Last year, the Article 6.4 Supervisory Body did not have the time to prepare their guidance on methodologies and was only able to agree on a 3-pager on removals that went on to be rejected at COP27. The Supervisory Body spent 2023 putting in countless days of discussions to agree on documents that could have a reasonable chance of getting approved. The additional meeting right before COP28 delivered the expected outcome – recommendations on methodologies and removals.
My expectation was that the recommendation on methodologies had a reasonable chance to be adopted, and that would have meant operationalising the Article 6.4 Mechanism. The chances of recommendation on removals seemed uncertain. However, certain negotiators packaged documents on methodologies and removals together and as a result, neither got adopted. The Article 6.4 Mechanism will miss at least one more year before becoming operational.

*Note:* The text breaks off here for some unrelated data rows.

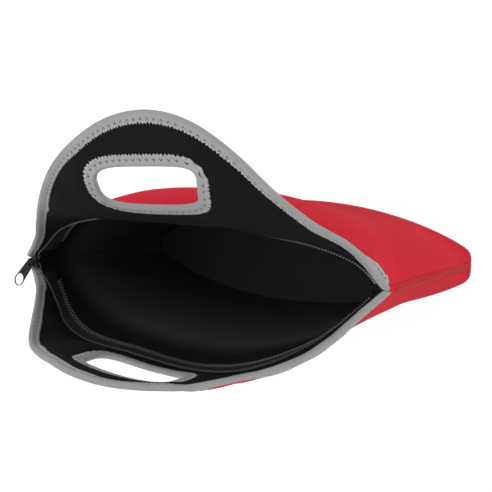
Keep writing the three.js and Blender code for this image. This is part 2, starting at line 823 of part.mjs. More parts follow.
const back = makeSide(1, backLipCurve, backFlap, backWall);
const front = makeSide(-1, frontLipCurve, frontFlap, frontWall);
mitreEnds(back, front);

place('base_panel', baseLayer(0, outerSkin), redKnit);
place('base_insulation', baseLayer(outerSkin + bondGap, outerSkin + bondGap + foamCore), foamRubber);
place('base_lining', baseLayer(laminate - liningSkin, laminate), blackKnit);

for (const [name, one] of [['front', front], ['back', back]]) {
  place(`${name}_panel`, panelLayer(one, 3, 2), redKnit);
  place(`${name}_insulation`, panelLayer(one, 1, -1), foamRubber);
  place(`${name}_lining`, panelLayer(one, -2, -3), blackKnit);
  place(`${name}_edge_binding`, edgeBinding(one), greyBinding);
  place(`${name}_hole_binding`, holeBinding(one), greyBinding);
  place(`${name}_zipper_tape`, zipperTape(one), blackTape);
  place(`${name}_coil`, zipperCoil(one), coilNylon);
  place(`${name}_top_stop`, topStop(one), blackMetal);
}

export default bag;
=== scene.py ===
# %% [markdown]
# A lunch tote of padded knit: a leaf-shaped base, two walls that run up into handle flaps with
# bound hand holes, and a coil zipper round the mouth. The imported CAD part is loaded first. It is
# the fixed frame that every piece here is fitted to, and the dressed tote has to stay about its
# size.

# %% Load the fixed frame
import json
import math

import bpy
import numpy as np
from mathutils import Matrix, Vector


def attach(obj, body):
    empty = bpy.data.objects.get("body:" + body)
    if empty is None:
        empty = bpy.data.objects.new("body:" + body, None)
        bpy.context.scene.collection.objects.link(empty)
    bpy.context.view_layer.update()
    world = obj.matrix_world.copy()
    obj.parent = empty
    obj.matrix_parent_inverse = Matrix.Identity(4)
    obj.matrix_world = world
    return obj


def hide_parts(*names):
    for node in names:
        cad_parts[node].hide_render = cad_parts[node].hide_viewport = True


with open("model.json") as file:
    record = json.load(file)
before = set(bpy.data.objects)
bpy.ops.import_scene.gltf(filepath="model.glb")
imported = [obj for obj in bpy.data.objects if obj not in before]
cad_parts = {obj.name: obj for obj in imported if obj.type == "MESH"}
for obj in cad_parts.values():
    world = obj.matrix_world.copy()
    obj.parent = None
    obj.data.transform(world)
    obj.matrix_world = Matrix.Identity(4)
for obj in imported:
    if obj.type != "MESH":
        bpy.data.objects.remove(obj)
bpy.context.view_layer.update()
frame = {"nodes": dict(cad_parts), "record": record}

# %% [markdown]
# The camera looks down into the mouth from above the right-hand end. Its place comes from
# matching the zipper line, the flap edges and the hand holes to their places in the picture:
# a target inside the tote, a direction towards the camera, a small roll and a distance.

# %% Camera
look_east, look_north, roll = 0.5234484, 0.1073980, 0.0075598
camera_distance = 0.601122
camera_target = Vector((0.013019, 0.018104, 0.120))
focal_pixels, frame_pixels, sensor_width = 786.42, 492, 36

toward = Vector((math.sin(look_east), math.sin(look_north), 0))
toward.z = math.sqrt(1 - toward.length_squared)
right = Vector((0, 1, 0)).cross(toward).normalized()
above = toward.cross(right)
across = math.cos(roll) * right + math.sin(roll) * above
upright = -math.sin(roll) * right + math.cos(roll) * above

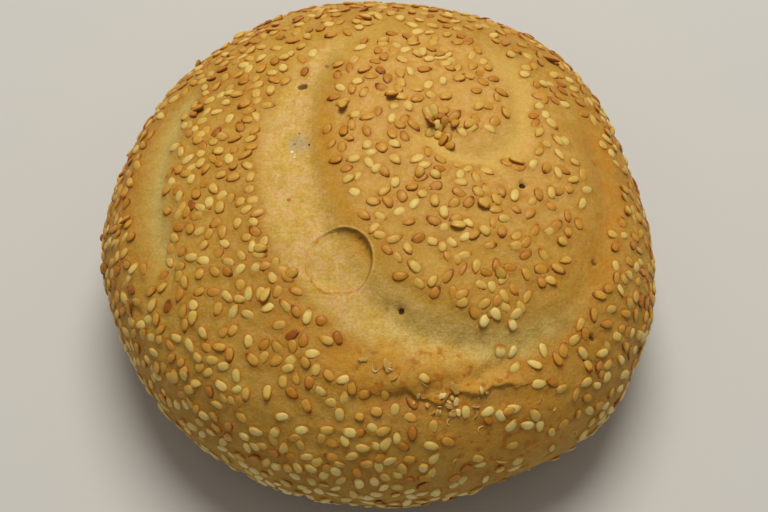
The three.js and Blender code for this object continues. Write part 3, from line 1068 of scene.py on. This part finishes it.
def crust_material(crust):
    nodes = Nodes("baked_crust")
    slow = nodes.range(nodes.noise(14, 2), 0.35, 0.65)
    clouds = nodes.range(nodes.noise(3.6, 4, 0.62), 0.4, 0.6)
    flecks = nodes.range(nodes.noise(1.7, 4, 0.65), 0.42, 0.62)
    blots = nodes.range(nodes.noise(2, 1.5, 0.5), 0.58, 0.66)
    mottle = nodes.range(nodes.noise(2.6, 3, 0.6), 0.48, 0.64)
    broken = nodes.range(nodes.noise(2.5, 2), 0.35, 0.55)
    grain = nodes.noise(0.7, 4, 0.7)
    line, shade, rim = hub_zones(crust, nodes)
    stain = nodes.spot(crust.on_top(*GREY_PATCH), GREY_PATCH_RADIUS, 0.6)

    valley = nodes.layered(nodes.mix(clouds, VALLEY_PINK, VALLEY_YELLOW), [
        (flecks, 0.5, VALLEY_CREAM),
        (mottle, 0.65, VALLEY_OLIVE),
        ("front", (clouds, 0.75, 0.35), FRONT_CREAM),
    ])
    colour = nodes.layered(nodes.mix(slow, GOLDEN, DEEP_GOLDEN), [
        (mottle, 0.36, ORANGE_BROWN),
        ("petal", 0.8, PETAL_GOLDEN),
        (flecks, ("petal", 0.26, 0.5), PEACH),
        ("under", 1.0, UNDER_BROWN),
        ("orange", (clouds, 0.25, 0.85), ORANGE_BROWN),
        ("pale", 0.75, PALE_DOUGH),
        ("streak", (clouds, 0.8, 0.45), STREAK_PALE),
        ("valley", 1.0, valley),
        # Painted shade on the valley's wall.
        ("foot_shade", (clouds, 0.25, 0.75), WALL_SHADE_OLIVE),
        ("lip", (flecks, 0.85, 0.55), LIP_BROWN),
        ("sparse", (clouds, 0.3, 0.9), PATCH_GOLDEN),
        ("torn", (flecks, 0.1, 0.5), TORN_ORANGE),
        ("torn", (flecks, 0.0, 0.4), PALE_DOUGH),
        ("torn", (blots, 0.0, 0.7), SOCKET_BROWN),
        # Painted shade in front of the tear.
        ("below_tear_shade", (clouds, 0.3, 0.75), BELOW_TEAR_SHADE),
        ("sparse", (blots, 0.0, 0.85), SOCKET_BROWN),
        ("socket", 0.8, SOCKET_BROWN),
        # Browned crust and painted contact shade round each seed.
        ("halo_and_shade", (clouds, 0.15, 0.55), HALO_BROWN_AND_SHADE),
        # Painted shadow under the torn edge.
        ("tear_shadow", (flecks, 0.1, 0.6), TEAR_SHADOW_DARK),
        (line, (broken, 0.05, 1.0), ORANGE_BROWN),
        (rim, 0.3, HUB_RIM),
        # Painted shade inside the hub mark's wall.
        (shade, 0.85, HUB_SHADE),
        (stain, (nodes.range(grain, 0.35, 0.6), 0.0, 0.8), STAIN_GREY),
    ])
    colour = nodes.layered(colour, [
        (nodes.spot(crust.on_top(*place), radius), 0.9, code)
        for code, specks in SPECKS.items()
        for place, radius in specks
    ])
    # Painted shade inside each pinhole.
    colour = nodes.layered(colour, [
        (nodes.spot(crust.on_top(*place), 1.15 * radius, 0.2), shade_share, HOLE_SHADE_DARK)
        for place, radius, _, shade_share in PINHOLES
    ])

    tint = nodes.mix(nodes.range(grain, 0.25, 0.75), GRAIN_DARK, GRAIN_LIGHT)
    speckle = nodes.range(nodes.noise(0.5, 2, 0.7), 0.3, 0.7, -1, 1)
    speckle = nodes.math("MULTIPLY", speckle, nodes.range(nodes.value("valley"), 0, 1, 0.08, 0.16))
    colour = nodes.mix(1.0, colour, tint, "MULTIPLY")
    wrinkled = nodes.bump(nodes.noise(1.8, 5, 0.65), 0.36, 0.75)
    return nodes.surface({
        "Base Color": nodes.mix(1.0, colour, nodes.math("ADD", speckle, 1.0), "MULTIPLY"),
        "Roughness": nodes.range(nodes.noise(3, 3), 0.3, 0.7, 0.55, 0.75),
        "Specular IOR Level": 0.2,
        "Subsurface Weight": 0.08,
        "Subsurface Radius": (1.0, 0.45, 0.15),
        "Subsurface Scale": 1.2 * MILLIMETRE,
        "Normal": nodes.bump(grain, 0.16, 0.8, wrinkled),
    })


def flake_material(name):
    nodes = Nodes(name)
    flaky = nodes.range(nodes.noise(0.6, 3), 0.3, 0.7, -0.15, 0.15)
    return nodes.surface({
        "Base Color": nodes.ramp(nodes.math("ADD", nodes.value("tone"), flaky), FLAKE_COLOURS),
        "Roughness": 0.7,
        "Normal": nodes.bump(nodes.noise(0.4, 3), 0.06, 0.8),
    })


def seed_material(name):
    """A seed's tone, with its point toasted darker, and its rim darker both from toasting and from painted
    shade.
    """
    nodes = Nodes(name)
    streak = nodes.range(nodes.noise(0.8, 3, 0.6), 0.3, 0.7, -0.06, 0.06)
    toasting = nodes.range(nodes.value("chance"), 0.2, 1, 0.1, 0.72)
    tip = nodes.math("MULTIPLY", nodes.range(nodes.value("tip"), 0.35, 0.95), toasting)
    # Toasting and painted shade: darker from the seed's crown down its sides and underside.
    rim = nodes.range(nodes.value("crown"), 0.74, 0.1, 0.0, 0.42)
    tone = nodes.math("ADD", nodes.value("tone"), streak)
    return nodes.surface({
        "Base Color": nodes.ramp(nodes.math("ADD", tone, nodes.math("MAXIMUM", tip, rim)), SEED_COLOURS),
        "Roughness": nodes.range(nodes.value("chance"), 0, 1, 0.35, 0.5),
        "Specular IOR Level": 0.22,
        "Subsurface Weight": 0.12,
        "Subsurface Radius": (1.0, 0.6, 0.3),
        "Subsurface Scale": 0.8 * MILLIMETRE,
        "Normal": nodes.bump(nodes.noise(0.5, 3), 0.05, 0.6),
    })


# The stage, the light and the camera

FLOOR_SIZE = 3.0  # metres, as the key light's sizes are
CAMERA_ELEVATION = 60.0
CAMERA_DISTANCE = 360.0
CAMERA_TARGET = (0.6, -5.4, 25.0)
LENS = 79.3
SENSOR_WIDTH = 36
KEY_PLACE = (0.03, 0.34, 0.9)
KEY_TARGET = (0, 0, 0.03)
KEY_SIZE = 0.55
KEY_POWER = 8.2
KEY_COLOUR = (1.0, 0.97, 0.9)
SKY_COLOUR = (1.0, 0.96, 0.89, 1)
SKY_STRENGTH = 0.285


def make_floor():
    half = FLOOR_SIZE / 2 / MILLIMETRE
    corners = [(-half, -half, 0), (half, -half, 0), (half, half, 0), (-half, half, 0)]
    floor = new_mesh("floor", corners, [[0, 1, 2, 3]])
    floor.data.materials.append(Nodes("pale_floor").surface({"Base Color": "C2C0BC", "Roughness": 0.8}))


def make_lights():
    """One large soft lamp from above and behind, and an even sky."""
    lamp = bpy.data.lights.new("key", "AREA")
    lamp.shape = "DISK"
    lamp.size = KEY_SIZE
    lamp.energy = KEY_POWER
    lamp.color = KEY_COLOUR
    made = new_object("key", lamp)
    made.location = KEY_PLACE
    made.rotation_euler = (Vector(KEY_TARGET) - Vector(KEY_PLACE)).to_track_quat("-Z", "Y").to_euler()
    world = bpy.data.worlds.new("studio")
    world.use_nodes = True
    backdrop = world.node_tree.nodes["Background"]
    backdrop.inputs["Color"].default_value = SKY_COLOUR
    backdrop.inputs["Strength"].default_value = SKY_STRENGTH
    scene.world = world
    scene.view_settings.view_transform = "Standard"


def make_camera(middle):
    camera = bpy.data.cameras.new("camera")
    camera.lens = LENS
    camera.sensor_width = SENSOR_WIDTH
    camera.clip_start = 0.01
    made = new_object("camera", camera)
    tilt = radians(CAMERA_ELEVATION)
    back = Vector((0, -cos(tilt), sin(tilt))) * CAMERA_DISTANCE
    made.location = (Vector(CAMERA_TARGET) - Vector(middle) + back) * MILLIMETRE
    made.rotation_euler = (pi / 2 - tilt, 0, 0)
    scene.camera = made


def dress(crust, piece, material):
    """Puts a piece over the frame's origin, and gives it its finish and its body."""
    piece.data.transform(Matrix.Translation(-MILLIMETRE * crust.middle))
    piece.data.materials.append(material)
    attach(piece, BODY)


crust = Crust()
make_camera(crust.middle)
baked = together(baked_seeds(crust), pale_seeds(crust))
loose = together(upper_seeds(baked), pit_seeds(crust))
for lost in each(lost_seeds(crust, SOCKET_COUNT)):
    crust.empty_socket(lost)
for seed in each(baked):
    crust.bed(seed)
crust_piece = crust.finish()
dress(crust, crust_piece, crust_material(crust))
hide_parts(NODE)
dress(crust, make_flakes(crust), flake_material("torn_flake"))
dress(crust, make_prints(crust), flake_material("print_skin"))
seeds = together(baked, loose)
ranks = seeds["tone"].argsort().argsort() / len(seeds["tone"])
for kind, (least, most) in SEED_KINDS.items():
    of_kind = (ranks >= least) & (ranks < most)
    chosen = {name: values[of_kind] for name, values in seeds.items()}
    dress(crust, make_seeds(kind, chosen), seed_material(kind))
make_floor()
make_lights()
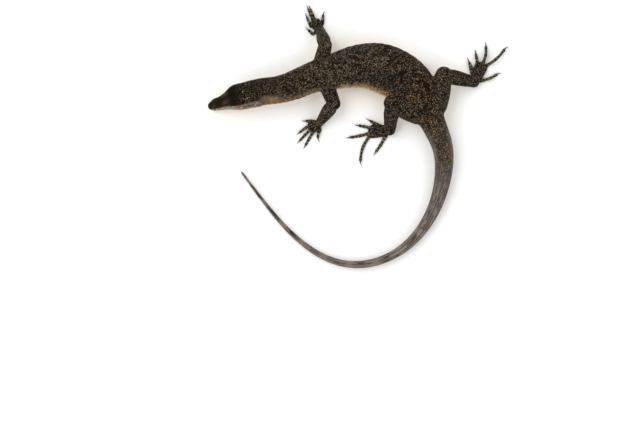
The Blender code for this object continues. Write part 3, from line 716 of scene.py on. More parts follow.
def sole(limb, ankle, heading):
    """Palm or sole: low and broad, pressed flat on the floor."""
    share = np.linspace(SOLE_OUTLINE[0][0], SOLE_OUTLINE[-1][0], 40)
    outline = along(SOLE_OUTLINE, share)
    heights = along(FOOT_HEIGHTS, share) * outline
    path = ankle + heading_vector(heading) * (share * limb["foot_length"])[:, None]
    path[:, 2] = heights * math.cos(math.pi / 10) - PAD_SUNK
    widths = along(limb["foot_widths"], share) * outline
    return tube("sole", path, widths - COAT_DEPTH / 2, heights - COAT_DEPTH / 2)


print("points in a sole's outline:", len(SOLE_OUTLINE))


# %% Digits
DIGIT_STEPS = 24


def digit(limb, index, ankle, heading, outward, digit_pose):
    """One digit, from inside the foot to its claw, swollen at its knuckles and arched off the floor."""
    spread, first, second, _, plan_share = digit_pose
    knuckle = ankle + heading_vector(heading + outward * spread) * limb["reach"][index]
    length = limb["digits"][index]
    arch = length * math.sqrt(1 - plan_share**2) / 2
    covered = length * plan_share - CLAW_SEAT
    path = [ankle + (knuckle - ankle) * share for share in np.linspace(0.5, 1, 7)]
    place = list(np.linspace(0, 1, 7))
    heights = [0.0] * 7
    for k in range(1, DIGIT_STEPS + 1):
        t = (k - 0.5) / DIGIT_STEPS
        turn = heading + outward * (first + (second - first) * t * t * (3 - 2 * t))
        path.append(path[-1] + heading_vector(turn) * (covered / DIGIT_STEPS))
        heights.append(arch * math.sin(math.pi * k / DIGIT_STEPS) ** 2)
        place.append(1 + 4 * k / DIGIT_STEPS)
    for k in range(1, 4):
        path.append(path[-1] + heading_vector(turn) * (CLAW_SEAT / 3))
        heights.append(0.0)
        place.append(5 + k / 3)
    path, share = np.array(path), np.array(place) / 6
    radii = limb["digit_radius"] * (1 - (1 - DIGIT_TAPER) * share)
    swollen = radii * (1 + KNUCKLE_SWELL * np.sin(3 * math.pi * share) ** 2) * 0.97
    to_end = np.linalg.norm(path[-1] - path, axis=1)
    path[:, 2] = (np.array(heights) + radii * math.cos(math.pi / 6) - PAD_SUNK
                  + DIGIT_RISE * np.maximum(0, 1 - to_end / RISE_LENGTH) ** 2)
    swollen *= np.sqrt(np.clip(to_end / 0.0016, 0.05, 1))
    return tube("digit", path, swollen - COAT_DEPTH / 4, swollen - COAT_DEPTH / 4)


print("lengths of the digits:", FORELIMB["digits"], HINDLIMB["digits"])


# %% Whole legs
def bone_end(start, length, heading, height):
    """Where a bone ends that heads this way on the floor plan and reaches this height."""
    end = start + heading_vector(heading) * math.sqrt(length**2 - (height - start[2]) ** 2)
    end[2] = height
    return end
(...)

What does this mean for carbon markets?
It’s disappointing news. The more time is lost with getting the UN-led mechanism up and running, the less likely it will serve as the leading international standard for high-quality carbon markets. The longer it takes to operationalise the Article 6.4 Mechanism, the more countries will move on with their own frameworks.
The bilateral trading under Article 6.2 is, for now, the only operational part of international carbon markets and may keep that role for the foreseeable future. The convergence of different types of carbon markets will continue, even without the 6.4 Mechanism. There is plenty of action under Article 6.2, including several announcements during COP28.
It will be a busy year ahead, leading to COP29 in Baku, which is expected to be slightly less important given it’s between “the global stocktake” COP28 and the “ambition” COP30 in Brazil, where the next round of NDCs is due.
After eight years of underwhelming progress on international carbon markets, the expectations remain low. 2024 should be used to bridge the gaps in positions that led to the unfortunate outcome at COP28 and build a foundation to deliver solid decisions at COP29.